Stillwell and Less add a lot of experience to a fairly young roster, especially playing within the ECAC Hockey.

Pecknold has a lot of integration work to do in order to develop a new team identity for the upcoming season. There are several exciting pieces and potential breakout players already on the roster including Metsa, Lee, Bochen and Räsänen on the blue line and forwards Wyatt Bongiovanni (senior) and Ty Smilanic (sophomore).

Morgan Tencza (2020)

Not to mention, Quinnipiac has three freshmen forward commits joining the roster this offseason, two of which are wingers.

Quinnipiac is loaded on the wing, mostly with upperclassmen.

At the moment, filling in the eight winger slots, Quinnipiac has nine available forwards in Bongiovanni, Smilanic, Ethan Leyh (junior), Gus Van Nes (junior), Ethan De Jong (senior), Matthew Fawcett (junior), Joey Cipollone (junior), Christophe Fillion (sophomore) and Mike Lombardi (senior).

The only upcoming center, Christophe Tellier, who turns 21 in a month, has been a force in the United States Hockey League (USHL). With 21 goals and 51 points in 51 games, Tellier ranks ninth in USHL scoring. The previous year, Tellier potted 28 goals and 71 points in 58 games in the British Columbia Hockey League (BCHL).
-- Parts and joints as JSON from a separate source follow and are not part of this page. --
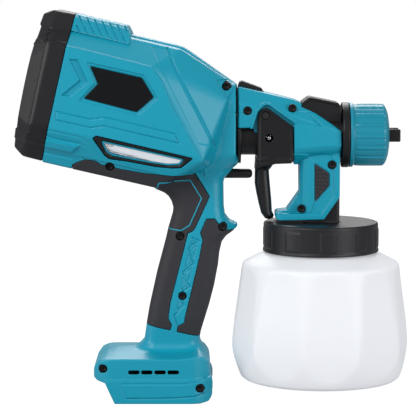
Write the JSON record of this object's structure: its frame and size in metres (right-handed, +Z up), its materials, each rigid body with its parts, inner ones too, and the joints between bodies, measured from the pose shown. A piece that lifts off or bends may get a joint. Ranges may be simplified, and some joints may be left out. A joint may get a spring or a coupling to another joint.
{
  "type": "cordless paint sprayer",
  "caption": "Pistol-grip cordless turbine paint sprayer with a removable spray head, trigger, threaded nozzle ring and a screw-on translucent paint cup.",
  "frame": {"origin": "centre of the sprayer's footprint at the underside of its battery foot", "axes": "+X towards the spray nozzle, +Z up, the housings part at Y = 0"},
  "size_m": [0.306, 0.135, 0.3018],
  "materials": {
    "teal_shell": "satin moulded plastic",
    "teal_nut": "satin moulded plastic",
    "black_plastic": "satin moulded plastic",
    "soft_grip": "matt soft rubber",
    "gloss_black": "gloss plate",
    "window": "clear over silver",
    "cup_plastic": "translucent natural plastic",
    "steel": "bright steel",
    "brass": "turned brass",
    "contact_copper": "plated contact",
    "filter_foam": "open-cell foam",
    "circuit_board": "green laminate",
    "silicone": "matt silicone",
    "tube_plastic": "natural plastic"
  },
  "bodies": {
    "housing": {"left_housing": "teal_shell", "right_housing": "teal_shell", "left_rear_grip": "soft_grip", "right_rear_grip": "soft_grip", "left_front_grip": "soft_grip", "right_front_grip": "soft_grip", "left_window_frame": "black_plastic", "right_window_frame": "black_plastic", "left_window_lens": "window", "right_window_lens": "window", "left_badge": "gloss_black", "right_badge": "gloss_black", "turbine_shroud": "black_plastic", "motor_can": "steel", "motor_mount_ring": "soft_grip", "outlet_duct": "black_plastic", "trigger_switch": "black_plastic", "control_board": "circuit_board", "terminal_block": "black_plastic", "contact_positive": "contact_copper", "contact_negative": "contact_copper", "plunger_spring": "steel", "housing_screw_1": "black_plastic", "housing_screw_2": "black_plastic", "housing_screw_3": "black_plastic", "housing_screw_4": "black_plastic", "housing_screw_5": "black_plastic", "housing_screw_6": "black_plastic", "housing_screw_7": "black_plastic"},
    "rotor": {"motor_shaft": "steel", "fan_impeller": "tube_plastic"},
    "plunger": {"switch_plunger": "black_plastic"},
    "rear_cover": {"rear_cover": "black_plastic", "air_filter": "filter_foam"},
    "gun": {"left_gun_shell": "teal_shell", "right_gun_shell": "teal_shell", "left_inlay": "soft_grip", "right_inlay": "soft_grip", "gun_barrel": "black_plastic", "nozzle_hood": "black_plastic", "cup_lid": "black_plastic", "suction_tube": "tube_plastic", "fluid_nozzle": "brass", "trigger_pivot_pin": "steel", "needle_spring": "steel", "gun_screw_1": "black_plastic", "gun_screw_2": "black_plastic", "gun_screw_3": "black_plastic", "gun_screw_4": "black_plastic"},
    "trigger": {"trigger": "black_plastic"},
    "needle": {"needle": "steel", "needle_cross_pin": "steel"},
    "release_button": {"release_button": "black_plastic"},
    "nozzle_nut": {"nozzle_nut": "teal_nut"},
    "air_cap": {"air_cap": "black_plastic"},
    "gasket": {"lid_gasket": "silicone"},
    "cup": {"paint_cup": "cup_plastic"}
  },
  "joints": [
    {"name": "rotor_spin", "type": "hinge", "parent": "housing", "child": "rotor", "pos_m": [-0.11843, 0, 0.23898], "axis": [0.9744, 0, -0.225], "continuous": true},
    {"name": "gun_release", "type": "slide", "parent": "housing", "child": "gun", "axis": [1, 0, 0], "range_m": [0, 0.045]},
    {"name": "trigger_pull", "type": "hinge", "parent": "gun", "child": "trigger", "pos_m": [0.0397, 0, 0.2206], "axis": [0, 1, 0], "range_deg": [0, 9], "stiffness_Nm_per_rad": 1.6, "springref_deg": -5.73},
    {"name": "plunger_press", "type": "slide", "parent": "housing", "child": "plunger", "axis": [-1, 0, 0], "range_m": [0, 0.0062], "deforming": ["plunger_spring"]},
    {"name": "needle_slide", "type": "slide", "parent": "gun", "child": "needle", "axis": [-1, 0, 0], "range_m": [0, 0.003], "deforming": ["needle_spring"]},
    {"name": "release_press", "type": "slide", "parent": "gun", "child": "release_button", "axis": [-0.222, 0, -0.975], "range_m": [0, 0.0024], "stiffness_N_per_m": 600, "springref_m": -0.001},
    {"name": "nozzle_nut_turn", "type": "hinge", "parent": "gun", "child": "nozzle_nut", "pos_m": [0.1156, 0, 0.2047], "axis": [1, 0, 0], "continuous": true},
    {"name": "air_cap_turn", "type": "hinge", "parent": "gun", "child": "air_cap", "pos_m": [0.1316, 0, 0.2047], "axis": [1, 0, 0], "range_deg": [-90, 90]},
    {"name": "cup_turn", "type": "hinge", "parent": "gun", "child": "gasket", "pos_m": [0.0836, 0, 0.132], "axis": [0, 0, 1], "range_deg": [-450, 0]},
    {"name": "cup_take_off", "type": "slide", "parent": "gasket", "child": "cup", "axis": [0, 0, -1], "range_m": [0, 0.125]},
    {"name": "rear_cover_pull", "type": "slide", "parent": "housing", "child": "rear_cover", "axis": [-0.9744, 0, 0.225], "range_m": [0, 0.04]}
  ],
  "couplings": [
    {"joint": "plunger_press", "follows": "trigger_pull", "m_per_rad": 0.0375},
    {"joint": "needle_slide", "follows": "trigger_pull", "m_per_rad": 0.0172}
  ]
}
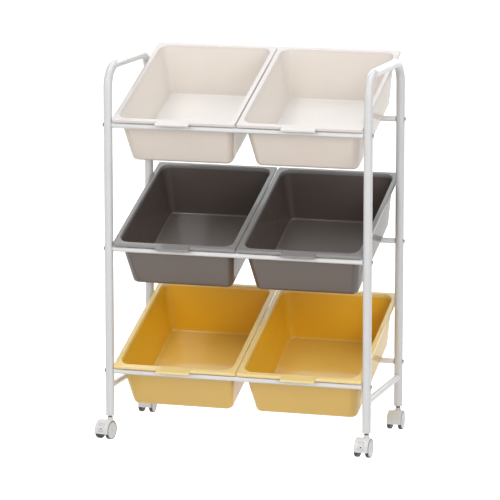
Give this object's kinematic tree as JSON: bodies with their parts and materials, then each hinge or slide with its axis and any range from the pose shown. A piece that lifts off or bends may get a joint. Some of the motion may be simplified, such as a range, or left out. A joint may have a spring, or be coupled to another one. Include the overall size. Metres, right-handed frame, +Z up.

Liam McLinskey provides something that Quinnipiac has desperately needed for a few years. The 20-year-old speedy forward can shoot and score from anywhere. With the addition of Smilanic the previous year, the Bobcats continue to build upon forward size.

The 6-foot-3 winger leads the National Collegiate Development Conference (NCDC) in points with 67 in 44 games played. His 24 goals also rank fourth in the NCDC. McLinskey also dawns some hardware as he was awarded the NCDC player of the year.

The other upcoming freshman winger, 20-year-old Connor Tait, provides more size, with a 6-foot-3 frame and a two-way style with offensive upside. Tait finished this season 24th overall in the NCDC, scoring 31 points in 40 games.

It’s a new generation of Bobcat hockey — the team is getting bigger, and the future is brighter.